Agisters organise the construction and ongoing maintenance of stock pounds within their area, they arrange and manage the rounding up of ponies. When Agisters have collected marking fees from Commoners, which is usually done in the New Year; they will clip the pony's tail to a set pattern to show proof of payment and identify in which agister’s area the owner lives.
At present stallions are turned out onto the forest between May and June to breed with the mares. The Verderers decide which registered stallions are allowed on to the forest to breed. To keep the forest-bred stock healthy, stallions are moved every three to four years.
Important information on New Forest ponies
The New Forest National Park is a wonderful place to visit and you can help it stay that way by being a Forest friendly visitor.
For their safety and your own please don't touch the animals - although owned and cared for by local people called commoners, they are unpredictable and best treated as wild. Please don’t feed or pet them; there is plenty of natural food and it’s best that they don’t come to rely on people’s attention. They may look friendly but they can bite and kick, especially ponies with foals.

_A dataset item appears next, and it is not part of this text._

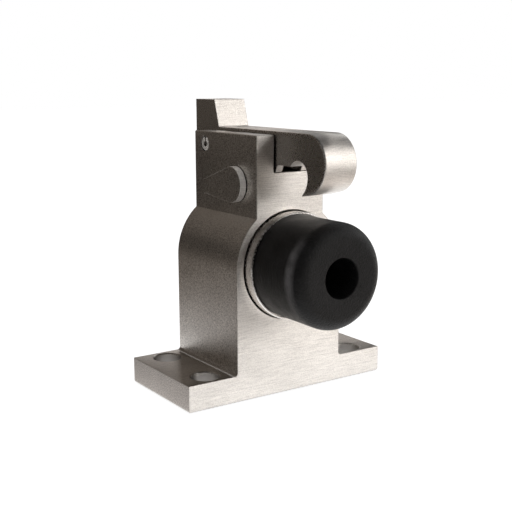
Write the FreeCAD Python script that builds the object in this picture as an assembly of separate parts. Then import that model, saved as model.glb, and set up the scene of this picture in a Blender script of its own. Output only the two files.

Keep your distance! Remember, too, that these animals are not tame - the gentlest looking pony can also kick and bite and children are particularly vulnerable to them.
Sadly, many animals are killed or injured by car drivers. Ponies (and cattle) have not road sense and are likely to cross in front of traffic at any time. Please remember animals have the right of way on all the roads in the Forest. There is a maximum speed limit of 40mph on unfenced Forest roads. The use of reflective collars on ponies is a measure some Commoners use to attempt to reduce the number of accidents involving ponies; however not all of the ponies and few cows have these collars so drive with extreme care at night time.
If you are involved in a road traffic accident with a pony it is an offence not to report it. Make sure you carry an animal emergency hotlines card - giving you all the contacts you may need.